The town's residents begin to warm to Ben, and he in turn starts to enjoy small-town life. Ben tells Lou that he was born and raised in a small town in Indiana, and went off to college in Washington, D.C. for a better life. Dr. Hogue, initially dismissive of Ben as being too young and too inexperienced, changes his mind when he has a heart attack and Ben saves his life. Grateful, Hogue privately calls Halberstrom explaining Ben's delay due to his enforced community service (which he explains as being "volunteer work"), while Judge Evans pardons Ben from his remaining sentence.
On the eve of Ben's departure, he shares an intimate evening with Lou. Unwilling to exploit the situation or incite Hank's jealousy, Ben secretly leaves town at night. Near the town's reservoir, Ben happens upon a local man whose wife is in labor inside their car. After a short hesitation, he stops to help. During the delivery, Ben's Porsche is once again damaged when a fatigued carnival truck driver crashes into it.
Ben prepares to leave the next day, as the community has chipped in and bought him a plane ticket to Los Angeles. Lou, not wanting Ben to waste his talents in a small town, hides her feelings for him, and says she is marrying Hank.
Dr. Halberstrom hires Ben based on Hogue's recommendation. However, Beverly Hills' superficiality soon leaves Ben, who grew up in a small town, feeling depressed and isolated. A few weeks later, Hank and Nancy Lee arrive in Los Angeles, bringing Ben's repaired car with them. After Hank tells Ben that he and Lou broke off their engagement, Ben returns to Grady and reconciles with Lou.
Daniel Pyne was hired to rewrite the film as Michael J. Fox had admired Pyne's script for The Hard Way. Pyne said, "It was a dream re-write. It was a dry, badly structured doctor comedy, and I pushed it more toward the romantic side, with a touch of Local Hero. Michael committed to that draft, and I did another immediate polish. What wound up thirteen months later on the screen was as much mine as anyone's."
The budget was $20 million. The story location was moved from Georgia to South Carolina but filmed on location in Florida in the towns of Micanopy and McIntosh, south of Gainesville. Further filming took place in Los Angeles.
Janet Maslin of The New York Times wrote that "Mr. Fox, blithe and funny as ever, amusingly shrugs off each new surprise the film has to offer", adding that "while retaining his boyish appeal, Mr. Fox also seems a shade more substantial this time, possibly because he is seen making life-or-death decisions when not fielding comic lines". She did, however, say that "the screenplay, by Jeffrey Price, Peter S. Seaman and Daniel Pyne, is occasionally sharp-tongued but more often pleasantly knee-deep in rustic corn".

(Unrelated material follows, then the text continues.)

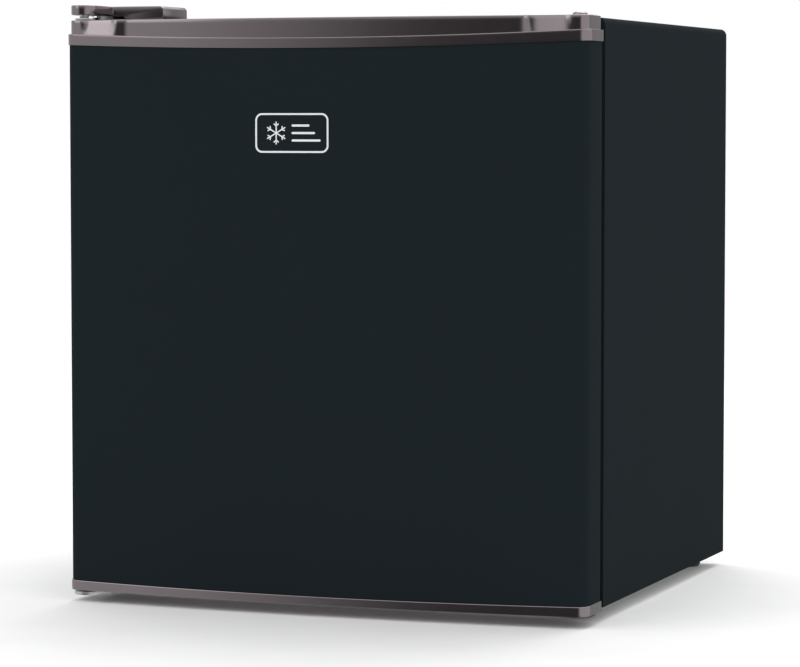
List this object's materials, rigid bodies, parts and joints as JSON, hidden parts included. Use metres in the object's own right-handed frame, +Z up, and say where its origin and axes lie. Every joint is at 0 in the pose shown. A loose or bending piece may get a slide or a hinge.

Peter Rainer of the Los Angeles Times remarked that "If you have any doubt as to the outcome, you haven't been paying attention to the latest self-serving movie trend. The back-to-basics, anti-greed message of Doc Hollywood has been all over the screens this season, from TV's Northern Exposure to the movies' City Slickers, Regarding Henry, Life Stinks and The Doctor". He added:
Roger Ebert rated the film a three out of four stars stating "On the basis of the movie's trailer, I was expecting Doc Hollywood to be a comedy. And it is a comedy. But it surprised me by also being a love story, and a pretty good one – the kind where the lovers are smart enough to know all the reasons why they shouldn't get together, but too much in love to care."